The game starts in what seems to have become something of an Elder Scrolls tradition by now. You are a prisoner, arrested for unspecified crimes, being transported with a handful of other prisoners. You know that you were somehow caught up in an ambush set by the authorities to capture members of a rebel faction, but nothing else. Were you an innocent bystander? Are you sympathetic to the rebels? Why were you there? And, where do you come from? And, most importantly, who are you? Those are all questions you will have to answer for yourself as you play – and, a large part of what makes a good RPG so damn appealing. Your situation seems particularly dire this time around, though, as you learn that the rebel prisoners are being taken to a hasty execution, and no one seems all that concerned about the fact that you have been accidentally lumped in with them. A chance encounter with an attacking dragon a frantic escape and some hasty decisions quickly follow, though – and, it is not long until you find yourself on your own, with the world of Skyrim open to you. Do you choose a side and involve yourself in the war? Do you help the people defend themselves against the attacking dragons? Or, do you set out on your own path simply to see what is out there? Once again, those are questions you will have to answer for yourself.

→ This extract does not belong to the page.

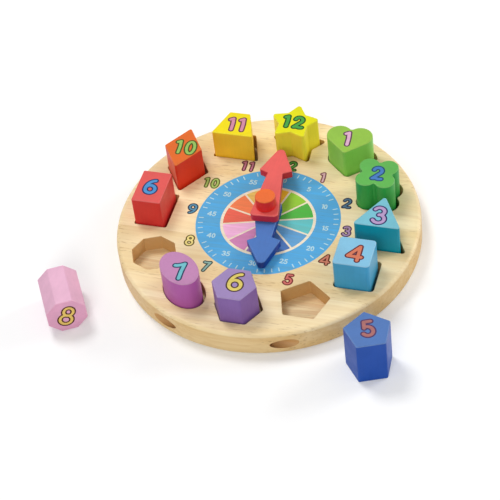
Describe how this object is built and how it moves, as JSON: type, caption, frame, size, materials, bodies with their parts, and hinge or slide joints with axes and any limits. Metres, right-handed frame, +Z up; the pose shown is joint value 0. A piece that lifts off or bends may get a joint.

Game play-wise, Skyrim makes some significant departures from its predecessor Oblivion. Character classes, a traditional staple of the RPG genre, have been removed entirely. Instead of being forced to assign your character as a warrior or a magic-user from the beginning, you are given a broad selection of skills, and the freedom to choose what you wish to focus on as you play – and, in the process, creating your own impression of your character. These skills, as with previous Elder Scrolls games, increase as you use them – learning how to fight with a sword requires nothing more than for you to pick up a sword ans start swinging, for example, and learning to fight while wearing heavy armour requires you to strap on some armour and take a few hits. It is an organic and highly adaptable system that has been used in the Elder Scrolls series since the release of the second game, Daggerfall, in 1996 – and, something which has always set the Elder Scrolls series apart.
As your skills increase, you will also occasionally find yourself gaining another experience level – giving you the option of increasing your health, stamina or reserves of magic, as well as a point to spend on a wide selection of perks for each skill. These perks allow you further freedom in how you develop and define your character – giving you bonuses with certain types of weapons or magic, and other useful abilities.
Combat in Skyrim is, in a single word, fun – something that could not always be said about the combat in previous games. Here, the improvements to the overall look of the game, along with the responsiveness of the controls, means that combat often feels like something bloody and dangerous, rather than the monotonous chore it, unfortunately, sometimes seemed to be previously.
Magic as also been given a significant overhaul. The simple flame spell, for example, which in previous games of a single ball of fire, now lets you shoot out a constant stream of flame from the palm of your hand, for as long as you wish to hold down the button, or for as long as your reserves of magical energy hold out. Best of all, just as with the weaponry, it is now possible to assign a spell to each hand – allowing for a much greater degree of variety and versatility then was possible with the somewhat awkward shuffling from spell to spell that was required in previous games. Also, assigning an electricity based spell (or, fire, if that's your preference) to each hand, and unleashing them on your enemies as either individual bolts, or combining them into something much more powerful with the use of a skill perk, simply looks impressive.
One minor, though for me much appreciated, change which you may also notice is the overall improvement of the conversation system. The odd single word list of topics to ask about, which always bothered me about previous games, is finally gone – having been replaced by the ability to actually have a proper conversation. It still isn't anywhere near the depth you might get in something that Bioware might release, for example, though it is a step in the right direction. Also, another change that is not likely to mean anything to anyone that skipped over Oblivion but which, I'm sure, means a great deal to any of us that did play through it, is the removal of those odd and incredibly distracted randomly generated conversations you would often come across. It seemed like a good idea on paper, though in practice it always seemed to lead to awkward and unintentionally funny conversations that were essentially about very little. The people that inhabit the world around you will still chat amongst themselves here, though this time, it is all prescripted.
There really isn't much negative that can be said about this game. The unfortunate prevalence of odd little bugs and glitches, such as watching someone trying and failing to step over a rock or having a narrow corridor blocked up by people trying to go in different directions among others, are a distraction. And, I was lead to ultimately abandon one player and start over after finding that a woman that had given me a job to do had somehow died while I was out of the city. But, those will hopefully be ironed out with any future patches, and nothing that I have come across so far has seriously marred what has turned out to be a highly entertaining experience.